/

Block Capabilities

Specifying block input and output capabilities.


Introduction

A workflow is a directed acyclic graph of data and processing blocks. The edges of the graph have constraints on the vertices (blocks) that can be connected among themselves. This means that not every block can be connected to any other block. These constraints are called capabilities.

Capabilities are the mechanism through which a block author can specify exactly how a block should be used. Let us consider, for example, a deep learning model based block it is convenient to slice the input image in regular sized tiles. This way the algorithm can parallelize the execution as much as possible and save memory. To force to always use tiling before a block implementing a deep learning algorithm you must specifiy it in the manifest. See here for an example of such.

Other typical application of capabilities is constraining the data format that can be accepted in a block, be it a processing or data block. The SNAP block only accepts input data in the ESA SAFE file format: manifest.

We elaborate with more examples below, but for now we dig deeper into how to specify capabilities.

Specification

Capabilities are specified in the block manifest.
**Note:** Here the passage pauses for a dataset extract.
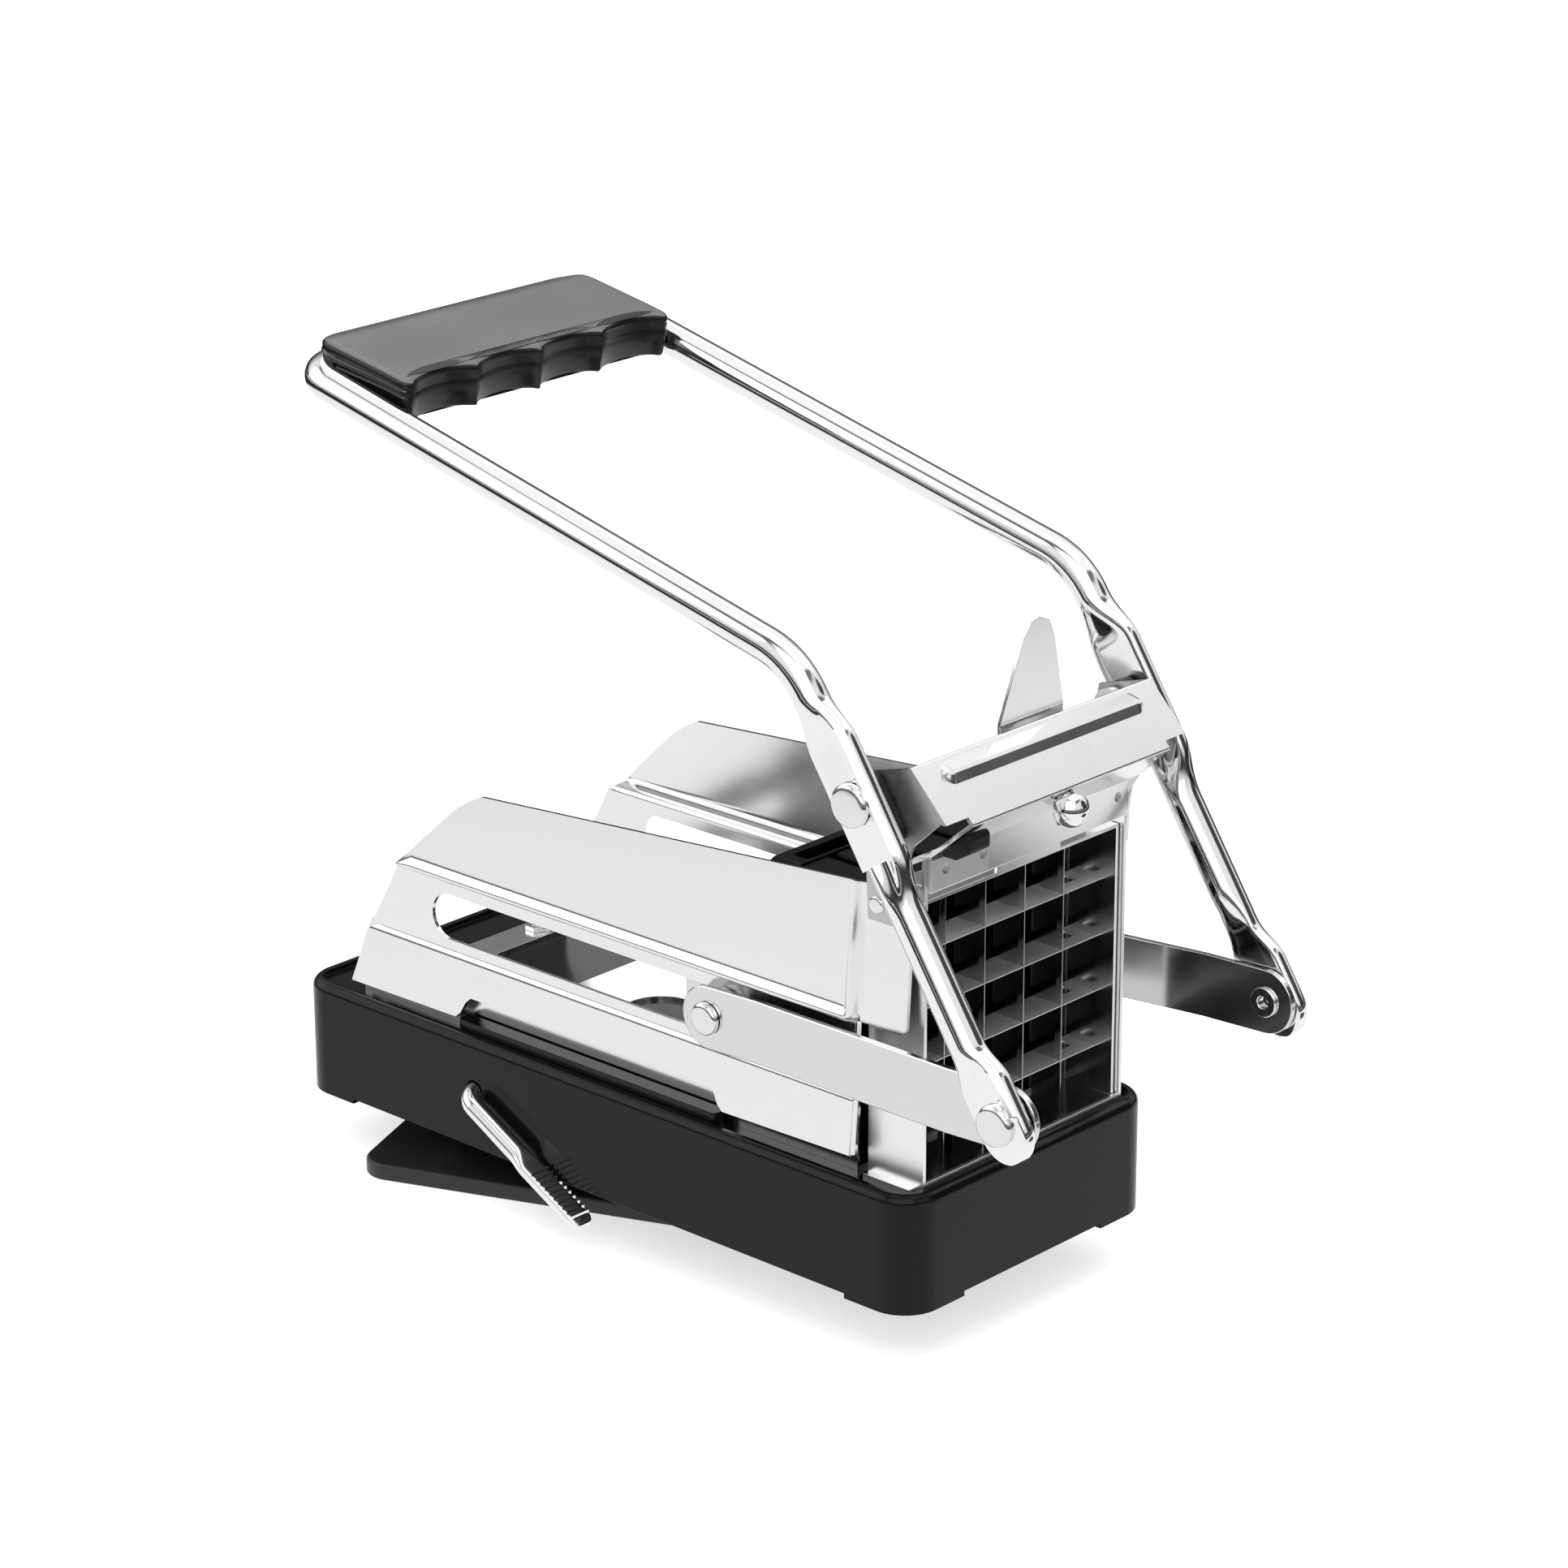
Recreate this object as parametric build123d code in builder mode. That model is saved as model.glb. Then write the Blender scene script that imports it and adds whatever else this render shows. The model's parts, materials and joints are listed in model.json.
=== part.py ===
"""Hand-lever potato chipper on a suction base. Millimetres, +Z up, +X towards the blade end."""
from build123d import *
import math
import os

os.makedirs("parts", exist_ok=True)

# ---------------------------------------------------------------- shared sizes
fit_gap = 0.4            # clearance between a moving piece and the piece that guides it
pin_play = 0.05          # radial play of a rivet in the hole it turns in
seat_gap = 0.05          # two touching sheets of the fixed body

# base moulding
base_length = 250.0
base_width = 108.0
base_height = 36.0
base_corner = 12.0
base_skin = 2.6
base_edge_round = 3.0
foot_drop = 1.5
foot_length = 24.0
screw_rear_x = 26.0 - base_length / 2
screw_front_x = base_length / 2 - 39.0
screw_y = base_width / 2 - 30.0
screw_spots = (
    (screw_rear_x, screw_y),
    (screw_rear_x, -screw_y),
    (screw_front_x, screw_y),
    (screw_front_x, -screw_y),
)
rim_width = 4.0
rim_depth = 1.6
deck_z = base_height - rim_depth
hollow_top = deck_z - 2.4

# sheet-metal body
sheet = 1.2
body_rear = 19.0 - base_length / 2
body_front = base_length / 2 - 5.4
frame_rear = body_front - 19.1
frame_half = base_width / 2 - 10.7
flange_out = frame_half + 0.5   # outer face of the floor tray's upturned sides
flange_top = 58.0
wall_mid = flange_out + sheet   # middle of the slotted panel's sheet, measured from the centre plane
crease_z = 56.0
wall_foot_mid = wall_mid + 2.2
wall_foot_rear_z = 38.0
wall_foot_front_z = 40.5
bead_z = 80.0
wall_top_front_z = 123.5
upper_low_mid = wall_mid + 2.6
upper_top_mid = wall_mid - 0.4
wall_front = frame_rear - 0.5
ear_front = body_front - 1.9
slot_z = 68.5
slot_height = 14.4
ledge_x = (body_rear + wall_front) / 2 - 2.5
slot_rear = body_rear + 34.0
slot_front = wall_front - 16.0

# cutting end
frame_top = 125.0
front_strip_top = 133.5
opening_top = 123.0
lip_top = 37.3
foot_strip_x = (frame_rear + body_front) / 2 - 0.55
cassette_half = frame_half - sheet - fit_gap
cassette_sheet = 1.0
cassette_rear = frame_rear + sheet + 0.3
cassette_front = body_front - 0.3
cassette_floor = deck_z + sheet + 0.3
cassette_top = 120.0
blade_thick = 0.6
blade_front = body_front - 6.8
blade_depth = 10.6
blade_pitch = 17.0
blade_first_z = 50.5
blade_count = 4
tongue_top = 190.0

# top bracket
bracket_half = wall_mid + 6.0
strip_half = frame_half - 1.3
bracket_top_x = body_front + 2.2
bracket_top_z = 161.0
bracket_nose_x = body_front + 16.4
bracket_nose_z = 146.4
bracket_heel_x = body_front + sheet + seat_gap + sheet / 2
bracket_heel_z = 134.0
bead_x = body_front + 8.0
bead_mid_z = 155.3
cheek_low_mid = wall_mid + 2.0
rear_lip_half = frame_half - 2.4
wall_rivet_spots = ((body_front - 12.1, 118), (body_front - 5.1, 118))
wall_rivet_radius = 1.6
strip_rivet_spots = ((-37.5, 129.7), (-22, 129.7), (12, 129.7), (37.5, 129.7))
strip_rivet_radius = 1.5
pivot_radius = 3.5
lock_x = body_front + 13.0
lock_z = 143.54
lock_axis = (0.649, 0, -0.761)
lock_radius = 2.0
knob_radius = 5.2
knob_lift = 5.0
lock_reach = 17.4       # shank behind the strip, up to the cassette's tongue

# linkage
pivot_x = body_front - 8.6
pivot_z = 151.5
foot_x = pivot_x + 51.5
foot_z = 73.5
slide_x = pivot_x - 65.0
slide_z = 68.5
arm_corner_x = pivot_x - 23.1
arm_corner_z = 186.4
grip_bar_x = pivot_x - 215.0
grip_bar_z = 231.9
leg_slope = math.degrees(math.atan2(pivot_z - foot_z, pivot_x - foot_x))
rod_mid = bracket_half + 8.5
rod_diameter = 10.0
flat_thick = 4.6
flat_mid = rod_mid + 0.2
link_thick = 2.0
link_width = 19.0
link_rear_mid = wall_mid + 4.9
link_front_mid = bracket_half + 4.9

# suction foot
axle_x = -47.0
axle_z = 20.0
axle_diameter = 6.0
crank_throw = 9.6
crank_pin_radius = 2.3
pad_drop = 16.5
pad_swivel = 22.0
hinge_height = 13.0      # stem pin above the pad's sealing edge
pad_length = 125.0
pad_width = 90.0
pad_corner = 9.0
yoke_disc_radius = 8.0
yoke_neck_radius = 5.0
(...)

The manifest is a JSON document with the block metadata.

Input and output capabilities define what kind of data a block accepts as inputs, and what kind of data a block outputs. Block capabilities are validated when creating a job from a workflow.

For a given sequence of blocks, every block’s output capabilities must match the input capabilities of the next block in the workflow. If left empty this means that:

  • For input capabilities: if they are empty this means that the block has to be the first in a workflow. No other blocks can precede it.
  • For output capabilities: if they are empty this means that the block needs to be the last in a workflow. No other blocks can come after it.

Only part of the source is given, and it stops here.